:: Data section
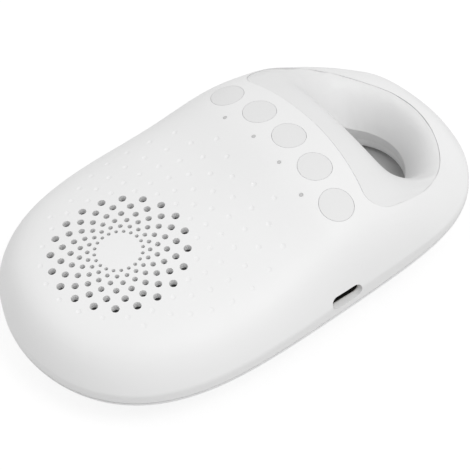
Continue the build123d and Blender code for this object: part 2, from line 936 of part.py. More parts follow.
::::
:: Data section
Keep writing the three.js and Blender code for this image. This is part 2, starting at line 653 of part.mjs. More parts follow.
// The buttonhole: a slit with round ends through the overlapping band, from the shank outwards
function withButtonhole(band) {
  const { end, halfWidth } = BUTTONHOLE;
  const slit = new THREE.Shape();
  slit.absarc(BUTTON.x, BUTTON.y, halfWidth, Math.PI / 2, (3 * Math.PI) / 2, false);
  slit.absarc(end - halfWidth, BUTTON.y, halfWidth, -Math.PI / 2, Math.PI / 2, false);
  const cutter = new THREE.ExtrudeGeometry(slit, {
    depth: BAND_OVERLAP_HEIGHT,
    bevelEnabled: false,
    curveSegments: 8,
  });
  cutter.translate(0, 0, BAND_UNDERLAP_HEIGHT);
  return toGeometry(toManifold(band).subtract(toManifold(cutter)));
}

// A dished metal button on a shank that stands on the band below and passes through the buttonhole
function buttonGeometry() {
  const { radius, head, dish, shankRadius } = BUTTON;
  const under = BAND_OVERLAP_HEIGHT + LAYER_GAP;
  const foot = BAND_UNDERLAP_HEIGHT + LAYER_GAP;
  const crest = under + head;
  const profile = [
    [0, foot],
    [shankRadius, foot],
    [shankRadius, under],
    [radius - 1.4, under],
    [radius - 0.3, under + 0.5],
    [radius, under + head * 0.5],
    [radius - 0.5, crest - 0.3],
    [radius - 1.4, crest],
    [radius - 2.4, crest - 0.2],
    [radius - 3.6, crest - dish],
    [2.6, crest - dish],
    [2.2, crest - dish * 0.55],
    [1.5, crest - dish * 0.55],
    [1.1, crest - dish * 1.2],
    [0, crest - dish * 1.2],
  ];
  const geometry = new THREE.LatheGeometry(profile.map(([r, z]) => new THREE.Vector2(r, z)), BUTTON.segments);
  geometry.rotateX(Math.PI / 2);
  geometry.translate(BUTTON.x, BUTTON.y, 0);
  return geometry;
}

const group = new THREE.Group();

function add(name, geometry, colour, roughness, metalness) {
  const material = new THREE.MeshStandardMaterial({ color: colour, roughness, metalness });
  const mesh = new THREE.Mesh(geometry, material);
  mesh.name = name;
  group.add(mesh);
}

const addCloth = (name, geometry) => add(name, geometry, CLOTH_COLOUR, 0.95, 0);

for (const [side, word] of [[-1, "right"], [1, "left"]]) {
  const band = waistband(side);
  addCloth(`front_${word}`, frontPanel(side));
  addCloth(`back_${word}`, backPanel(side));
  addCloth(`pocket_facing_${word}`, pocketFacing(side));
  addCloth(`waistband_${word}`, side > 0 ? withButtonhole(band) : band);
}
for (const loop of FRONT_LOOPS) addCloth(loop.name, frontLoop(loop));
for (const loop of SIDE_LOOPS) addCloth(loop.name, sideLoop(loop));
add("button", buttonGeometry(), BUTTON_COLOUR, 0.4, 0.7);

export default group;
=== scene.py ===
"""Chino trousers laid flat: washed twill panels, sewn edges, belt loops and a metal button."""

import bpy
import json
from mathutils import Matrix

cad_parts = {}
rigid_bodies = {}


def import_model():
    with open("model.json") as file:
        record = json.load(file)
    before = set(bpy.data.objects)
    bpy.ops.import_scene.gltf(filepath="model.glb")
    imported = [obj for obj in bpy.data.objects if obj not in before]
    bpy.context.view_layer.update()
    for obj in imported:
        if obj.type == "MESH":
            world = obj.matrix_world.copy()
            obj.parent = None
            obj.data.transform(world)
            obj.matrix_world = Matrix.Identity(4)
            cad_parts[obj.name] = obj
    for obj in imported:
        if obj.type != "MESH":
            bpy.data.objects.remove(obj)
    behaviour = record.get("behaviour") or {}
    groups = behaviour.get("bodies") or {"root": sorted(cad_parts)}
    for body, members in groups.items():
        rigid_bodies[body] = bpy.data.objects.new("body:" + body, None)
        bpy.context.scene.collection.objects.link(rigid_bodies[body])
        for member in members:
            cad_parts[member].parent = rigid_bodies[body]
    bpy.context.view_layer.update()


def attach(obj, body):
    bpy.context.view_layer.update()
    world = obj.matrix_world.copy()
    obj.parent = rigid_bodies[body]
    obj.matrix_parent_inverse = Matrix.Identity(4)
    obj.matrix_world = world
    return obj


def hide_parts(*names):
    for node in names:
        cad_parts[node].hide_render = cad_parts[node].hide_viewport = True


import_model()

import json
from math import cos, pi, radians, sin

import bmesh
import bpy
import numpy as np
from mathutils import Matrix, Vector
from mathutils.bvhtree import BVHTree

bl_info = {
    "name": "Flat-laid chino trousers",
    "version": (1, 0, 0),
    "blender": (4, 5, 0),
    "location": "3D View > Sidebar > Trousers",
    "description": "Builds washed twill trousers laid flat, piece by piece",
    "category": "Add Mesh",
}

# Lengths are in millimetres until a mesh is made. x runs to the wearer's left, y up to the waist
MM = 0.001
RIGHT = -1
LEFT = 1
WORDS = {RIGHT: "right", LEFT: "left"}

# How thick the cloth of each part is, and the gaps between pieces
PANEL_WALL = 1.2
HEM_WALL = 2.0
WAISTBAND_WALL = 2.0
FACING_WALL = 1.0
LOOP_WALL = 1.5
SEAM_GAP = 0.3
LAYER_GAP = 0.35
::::
:: Data section
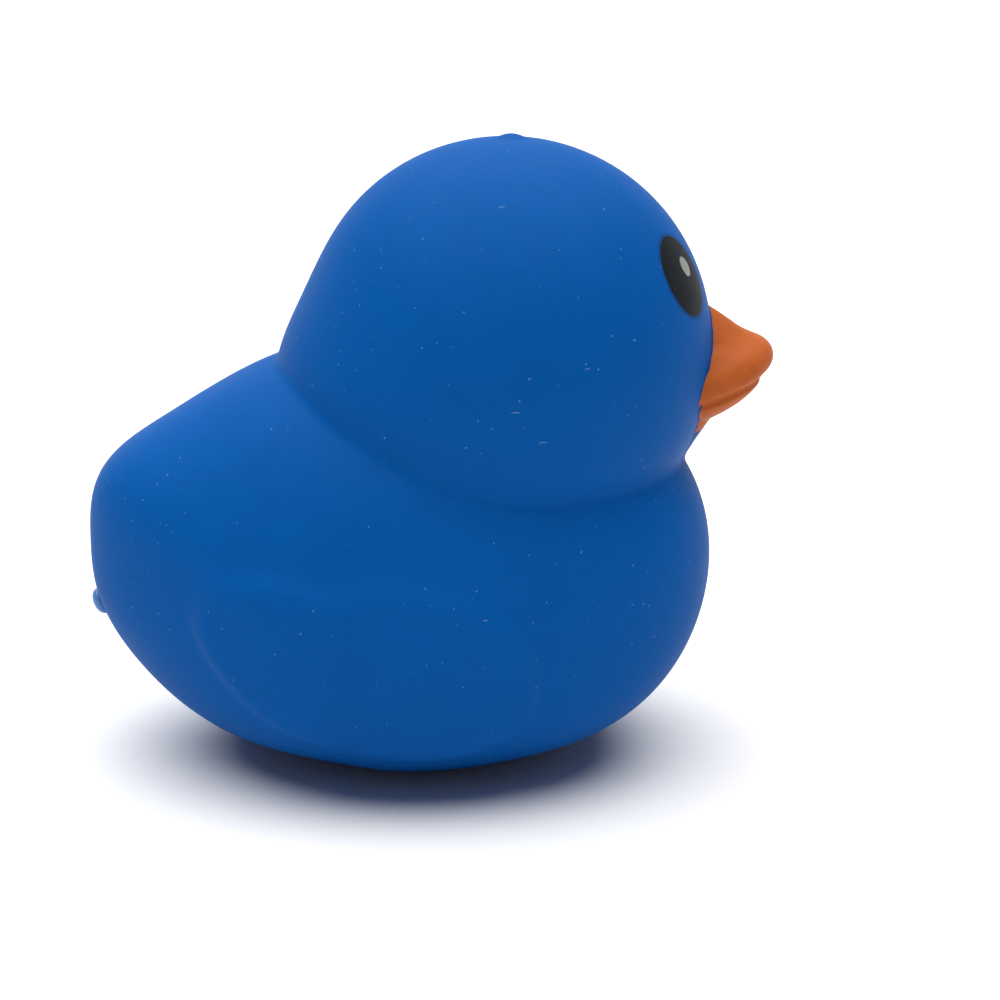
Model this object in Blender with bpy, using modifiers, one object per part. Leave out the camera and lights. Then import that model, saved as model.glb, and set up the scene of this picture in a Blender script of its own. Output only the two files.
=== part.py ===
::::
● What this task involves
Extract and reproduce exactly the lines opening with the line containing "const addCloth = (name, geometry)" and closing with the line containing "bpy.context.scene.collection.objects.link(rigid_bodies[body])", inclusive.

● Full answer
const addCloth = (name, geometry) => add(name, geometry, CLOTH_COLOUR, 0.95, 0);

for (const [side, word] of [[-1, "right"], [1, "left"]]) {
  const band = waistband(side);
  addCloth(`front_${word}`, frontPanel(side));
  addCloth(`back_${word}`, backPanel(side));
  addCloth(`pocket_facing_${word}`, pocketFacing(side));
  addCloth(`waistband_${word}`, side > 0 ? withButtonhole(band) : band);
}
for (const loop of FRONT_LOOPS) addCloth(loop.name, frontLoop(loop));
for (const loop of SIDE_LOOPS) addCloth(loop.name, sideLoop(loop));
add("button", buttonGeometry(), BUTTON_COLOUR, 0.4, 0.7);

export default group;
=== scene.py ===
"""Chino trousers laid flat: washed twill panels, sewn edges, belt loops and a metal button."""

import bpy
import json
from mathutils import Matrix

cad_parts = {}
rigid_bodies = {}


def import_model():
    with open("model.json") as file:
        record = json.load(file)
    before = set(bpy.data.objects)
    bpy.ops.import_scene.gltf(filepath="model.glb")
    imported = [obj for obj in bpy.data.objects if obj not in before]
    bpy.context.view_layer.update()
    for obj in imported:
        if obj.type == "MESH":
            world = obj.matrix_world.copy()
            obj.parent = None
            obj.data.transform(world)
            obj.matrix_world = Matrix.Identity(4)
            cad_parts[obj.name] = obj
    for obj in imported:
        if obj.type != "MESH":
            bpy.data.objects.remove(obj)
    behaviour = record.get("behaviour") or {}
    groups = behaviour.get("bodies") or {"root": sorted(cad_parts)}
    for body, members in groups.items():
        rigid_bodies[body] = bpy.data.objects.new("body:" + body, None)
        bpy.context.scene.collection.objects.link(rigid_bodies[body])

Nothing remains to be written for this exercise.